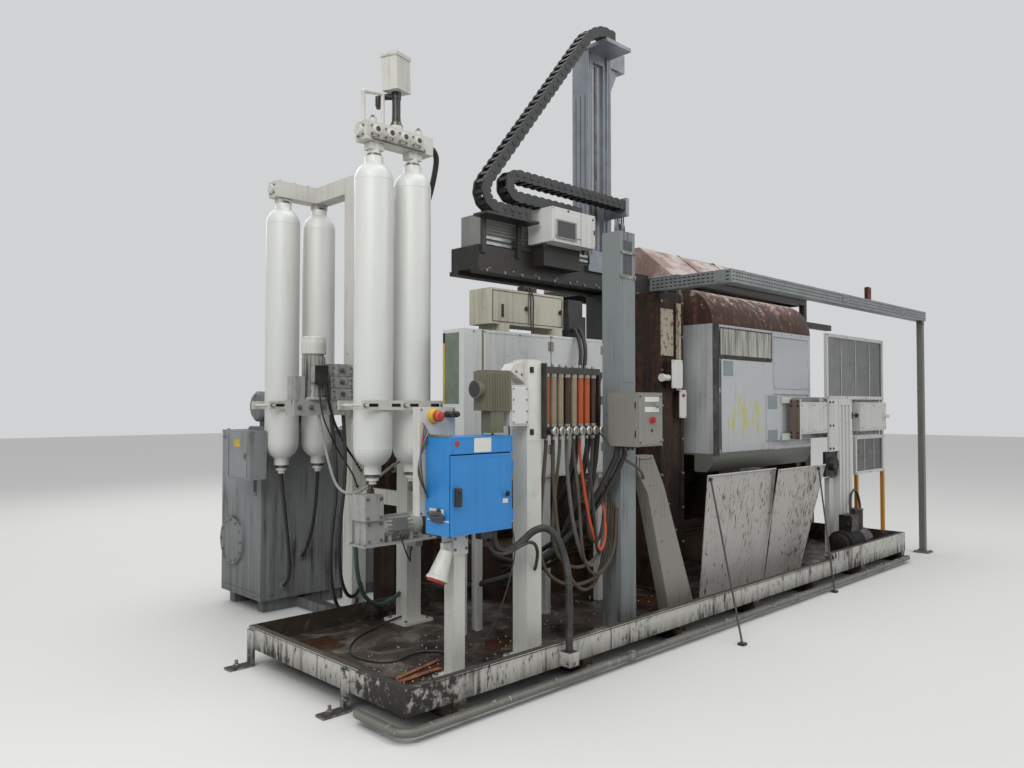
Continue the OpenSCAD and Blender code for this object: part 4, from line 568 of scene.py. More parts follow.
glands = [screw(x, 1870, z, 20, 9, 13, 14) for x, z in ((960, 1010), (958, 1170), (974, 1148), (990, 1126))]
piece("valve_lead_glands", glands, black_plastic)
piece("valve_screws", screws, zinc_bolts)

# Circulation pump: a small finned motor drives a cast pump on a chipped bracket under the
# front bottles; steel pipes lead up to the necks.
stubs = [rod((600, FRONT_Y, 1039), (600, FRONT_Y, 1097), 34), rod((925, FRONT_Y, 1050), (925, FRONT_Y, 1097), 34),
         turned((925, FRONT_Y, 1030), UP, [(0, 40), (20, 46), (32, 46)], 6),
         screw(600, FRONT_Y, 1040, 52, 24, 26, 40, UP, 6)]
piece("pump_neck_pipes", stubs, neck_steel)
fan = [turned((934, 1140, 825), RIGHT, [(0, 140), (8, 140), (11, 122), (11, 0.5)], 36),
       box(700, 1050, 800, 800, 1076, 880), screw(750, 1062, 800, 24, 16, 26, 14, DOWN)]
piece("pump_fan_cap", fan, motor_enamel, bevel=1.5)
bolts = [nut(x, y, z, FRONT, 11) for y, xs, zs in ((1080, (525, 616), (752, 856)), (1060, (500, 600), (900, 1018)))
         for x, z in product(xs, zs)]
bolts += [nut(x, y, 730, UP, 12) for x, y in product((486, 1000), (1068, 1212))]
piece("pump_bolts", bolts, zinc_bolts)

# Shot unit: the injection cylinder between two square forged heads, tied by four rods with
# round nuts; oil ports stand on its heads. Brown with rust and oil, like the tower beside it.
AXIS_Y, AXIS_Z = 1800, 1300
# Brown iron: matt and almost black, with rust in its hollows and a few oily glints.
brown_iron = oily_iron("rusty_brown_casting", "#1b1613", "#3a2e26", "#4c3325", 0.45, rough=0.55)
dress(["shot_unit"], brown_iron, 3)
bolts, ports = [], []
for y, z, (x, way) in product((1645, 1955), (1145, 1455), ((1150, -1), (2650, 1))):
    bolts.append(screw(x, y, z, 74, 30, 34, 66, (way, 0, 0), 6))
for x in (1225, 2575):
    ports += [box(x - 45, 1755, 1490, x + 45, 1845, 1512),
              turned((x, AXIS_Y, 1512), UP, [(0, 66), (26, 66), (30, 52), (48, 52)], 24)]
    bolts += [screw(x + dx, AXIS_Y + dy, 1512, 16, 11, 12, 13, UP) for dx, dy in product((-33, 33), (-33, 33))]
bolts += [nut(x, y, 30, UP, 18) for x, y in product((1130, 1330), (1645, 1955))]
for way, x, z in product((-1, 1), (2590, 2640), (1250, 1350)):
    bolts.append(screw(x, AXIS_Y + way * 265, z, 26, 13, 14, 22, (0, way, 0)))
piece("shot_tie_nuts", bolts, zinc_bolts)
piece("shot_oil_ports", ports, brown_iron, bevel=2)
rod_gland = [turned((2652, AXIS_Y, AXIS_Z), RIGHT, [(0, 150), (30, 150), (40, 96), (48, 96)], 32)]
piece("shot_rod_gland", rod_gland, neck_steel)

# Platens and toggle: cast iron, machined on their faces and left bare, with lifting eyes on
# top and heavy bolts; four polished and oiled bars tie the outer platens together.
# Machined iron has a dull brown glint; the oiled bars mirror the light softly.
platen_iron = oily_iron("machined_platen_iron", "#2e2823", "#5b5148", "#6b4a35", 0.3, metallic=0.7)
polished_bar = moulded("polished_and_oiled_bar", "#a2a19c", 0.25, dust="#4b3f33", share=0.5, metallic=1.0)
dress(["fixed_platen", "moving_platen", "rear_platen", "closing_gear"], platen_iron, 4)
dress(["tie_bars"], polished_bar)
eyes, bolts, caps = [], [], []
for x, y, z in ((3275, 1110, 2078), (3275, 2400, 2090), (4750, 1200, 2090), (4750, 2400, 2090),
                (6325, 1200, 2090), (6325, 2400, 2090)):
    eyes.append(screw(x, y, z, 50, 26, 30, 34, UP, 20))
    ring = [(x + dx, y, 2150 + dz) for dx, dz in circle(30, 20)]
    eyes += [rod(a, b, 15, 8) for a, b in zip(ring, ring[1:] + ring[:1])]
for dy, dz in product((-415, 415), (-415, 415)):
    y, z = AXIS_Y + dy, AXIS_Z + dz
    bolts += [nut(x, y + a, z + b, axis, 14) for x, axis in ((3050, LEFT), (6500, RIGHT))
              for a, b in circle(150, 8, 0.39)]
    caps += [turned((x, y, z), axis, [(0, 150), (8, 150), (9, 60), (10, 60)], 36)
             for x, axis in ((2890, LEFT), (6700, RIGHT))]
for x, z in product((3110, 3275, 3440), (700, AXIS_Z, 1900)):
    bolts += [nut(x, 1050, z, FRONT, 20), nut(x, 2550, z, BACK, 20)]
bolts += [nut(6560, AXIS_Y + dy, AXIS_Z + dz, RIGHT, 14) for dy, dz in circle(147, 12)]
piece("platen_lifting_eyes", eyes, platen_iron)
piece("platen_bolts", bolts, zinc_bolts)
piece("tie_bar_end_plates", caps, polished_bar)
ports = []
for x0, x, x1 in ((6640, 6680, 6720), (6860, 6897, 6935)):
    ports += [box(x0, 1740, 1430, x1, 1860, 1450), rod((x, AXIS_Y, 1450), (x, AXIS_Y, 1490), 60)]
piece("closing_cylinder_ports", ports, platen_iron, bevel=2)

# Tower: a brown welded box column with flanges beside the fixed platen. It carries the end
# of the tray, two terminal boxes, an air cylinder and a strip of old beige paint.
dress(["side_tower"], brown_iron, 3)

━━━

Description of the task
Your task is to reproduce the whole listing exactly.

Answer
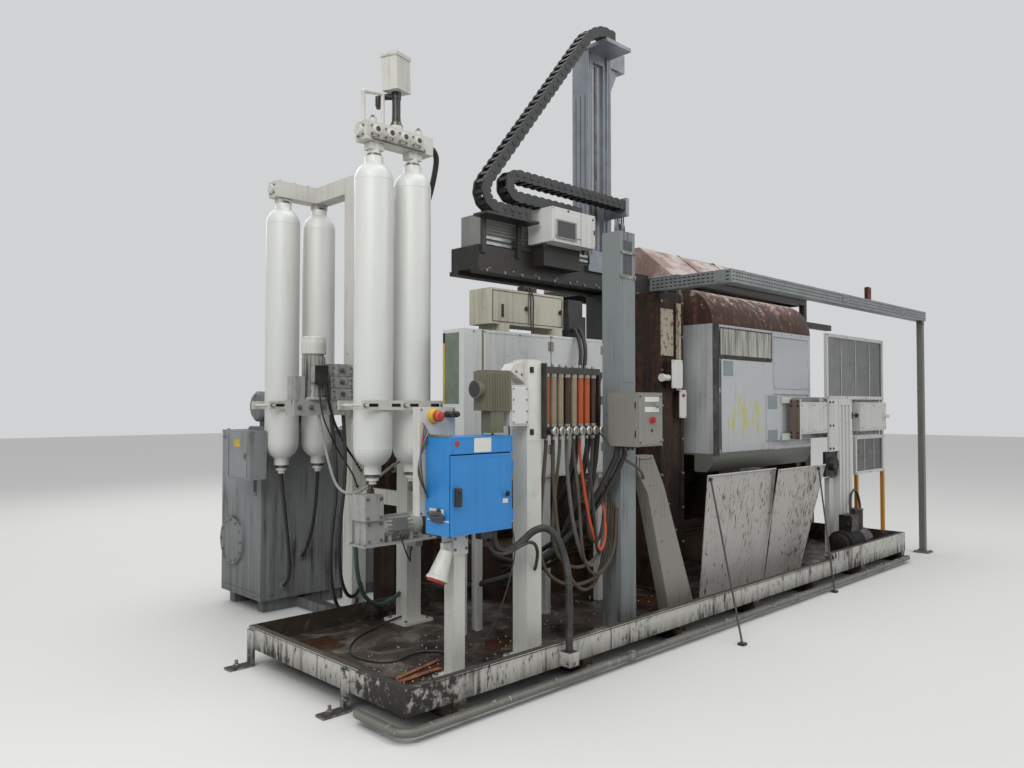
Continue the OpenSCAD and Blender code for this object: part 4, from line 568 of scene.py. More parts follow.
glands = [screw(x, 1870, z, 20, 9, 13, 14) for x, z in ((960, 1010), (958, 1170), (974, 1148), (990, 1126))]
piece("valve_lead_glands", glands, black_plastic)
piece("valve_screws", screws, zinc_bolts)

# Circulation pump: a small finned motor drives a cast pump on a chipped bracket under the
# front bottles; steel pipes lead up to the necks.
stubs = [rod((600, FRONT_Y, 1039), (600, FRONT_Y, 1097), 34), rod((925, FRONT_Y, 1050), (925, FRONT_Y, 1097), 34),
         turned((925, FRONT_Y, 1030), UP, [(0, 40), (20, 46), (32, 46)], 6),
         screw(600, FRONT_Y, 1040, 52, 24, 26, 40, UP, 6)]
piece("pump_neck_pipes", stubs, neck_steel)
fan = [turned((934, 1140, 825), RIGHT, [(0, 140), (8, 140), (11, 122), (11, 0.5)], 36),
       box(700, 1050, 800, 800, 1076, 880), screw(750, 1062, 800, 24, 16, 26, 14, DOWN)]
piece("pump_fan_cap", fan, motor_enamel, bevel=1.5)
bolts = [nut(x, y, z, FRONT, 11) for y, xs, zs in ((1080, (525, 616), (752, 856)), (1060, (500, 600), (900, 1018)))
         for x, z in product(xs, zs)]
bolts += [nut(x, y, 730, UP, 12) for x, y in product((486, 1000), (1068, 1212))]
piece("pump_bolts", bolts, zinc_bolts)

# Shot unit: the injection cylinder between two square forged heads, tied by four rods with
# round nuts; oil ports stand on its heads. Brown with rust and oil, like the tower beside it.
AXIS_Y, AXIS_Z = 1800, 1300
# Brown iron: matt and almost black, with rust in its hollows and a few oily glints.
brown_iron = oily_iron("rusty_brown_casting", "#1b1613", "#3a2e26", "#4c3325", 0.45, rough=0.55)
dress(["shot_unit"], brown_iron, 3)
bolts, ports = [], []
for y, z, (x, way) in product((1645, 1955), (1145, 1455), ((1150, -1), (2650, 1))):
    bolts.append(screw(x, y, z, 74, 30, 34, 66, (way, 0, 0), 6))
for x in (1225, 2575):
    ports += [box(x - 45, 1755, 1490, x + 45, 1845, 1512),
              turned((x, AXIS_Y, 1512), UP, [(0, 66), (26, 66), (30, 52), (48, 52)], 24)]
    bolts += [screw(x + dx, AXIS_Y + dy, 1512, 16, 11, 12, 13, UP) for dx, dy in product((-33, 33), (-33, 33))]
bolts += [nut(x, y, 30, UP, 18) for x, y in product((1130, 1330), (1645, 1955))]
for way, x, z in product((-1, 1), (2590, 2640), (1250, 1350)):
    bolts.append(screw(x, AXIS_Y + way * 265, z, 26, 13, 14, 22, (0, way, 0)))
piece("shot_tie_nuts", bolts, zinc_bolts)
piece("shot_oil_ports", ports, brown_iron, bevel=2)
rod_gland = [turned((2652, AXIS_Y, AXIS_Z), RIGHT, [(0, 150), (30, 150), (40, 96), (48, 96)], 32)]
piece("shot_rod_gland", rod_gland, neck_steel)

# Platens and toggle: cast iron, machined on their faces and left bare, with lifting eyes on
# top and heavy bolts; four polished and oiled bars tie the outer platens together.
# Machined iron has a dull brown glint; the oiled bars mirror the light softly.
platen_iron = oily_iron("machined_platen_iron", "#2e2823", "#5b5148", "#6b4a35", 0.3, metallic=0.7)
polished_bar = moulded("polished_and_oiled_bar", "#a2a19c", 0.25, dust="#4b3f33", share=0.5, metallic=1.0)
dress(["fixed_platen", "moving_platen", "rear_platen", "closing_gear"], platen_iron, 4)
dress(["tie_bars"], polished_bar)
eyes, bolts, caps = [], [], []
for x, y, z in ((3275, 1110, 2078), (3275, 2400, 2090), (4750, 1200, 2090), (4750, 2400, 2090),
                (6325, 1200, 2090), (6325, 2400, 2090)):
    eyes.append(screw(x, y, z, 50, 26, 30, 34, UP, 20))
    ring = [(x + dx, y, 2150 + dz) for dx, dz in circle(30, 20)]
    eyes += [rod(a, b, 15, 8) for a, b in zip(ring, ring[1:] + ring[:1])]
for dy, dz in product((-415, 415), (-415, 415)):
    y, z = AXIS_Y + dy, AXIS_Z + dz
    bolts += [nut(x, y + a, z + b, axis, 14) for x, axis in ((3050, LEFT), (6500, RIGHT))
              for a, b in circle(150, 8, 0.39)]
    caps += [turned((x, y, z), axis, [(0, 150), (8, 150), (9, 60), (10, 60)], 36)
             for x, axis in ((2890, LEFT), (6700, RIGHT))]
for x, z in product((3110, 3275, 3440), (700, AXIS_Z, 1900)):
    bolts += [nut(x, 1050, z, FRONT, 20), nut(x, 2550, z, BACK, 20)]
bolts += [nut(6560, AXIS_Y + dy, AXIS_Z + dz, RIGHT, 14) for dy, dz in circle(147, 12)]
piece("platen_lifting_eyes", eyes, platen_iron)
piece("platen_bolts", bolts, zinc_bolts)
piece("tie_bar_end_plates", caps, polished_bar)
ports = []
for x0, x, x1 in ((6640, 6680, 6720), (6860, 6897, 6935)):
    ports += [box(x0, 1740, 1430, x1, 1860, 1450), rod((x, AXIS_Y, 1450), (x, AXIS_Y, 1490), 60)]
piece("closing_cylinder_ports", ports, platen_iron, bevel=2)

# Tower: a brown welded box column with flanges beside the fixed platen. It carries the end
# of the tray, two terminal boxes, an air cylinder and a strip of old beige paint.
dress(["side_tower"], brown_iron, 3)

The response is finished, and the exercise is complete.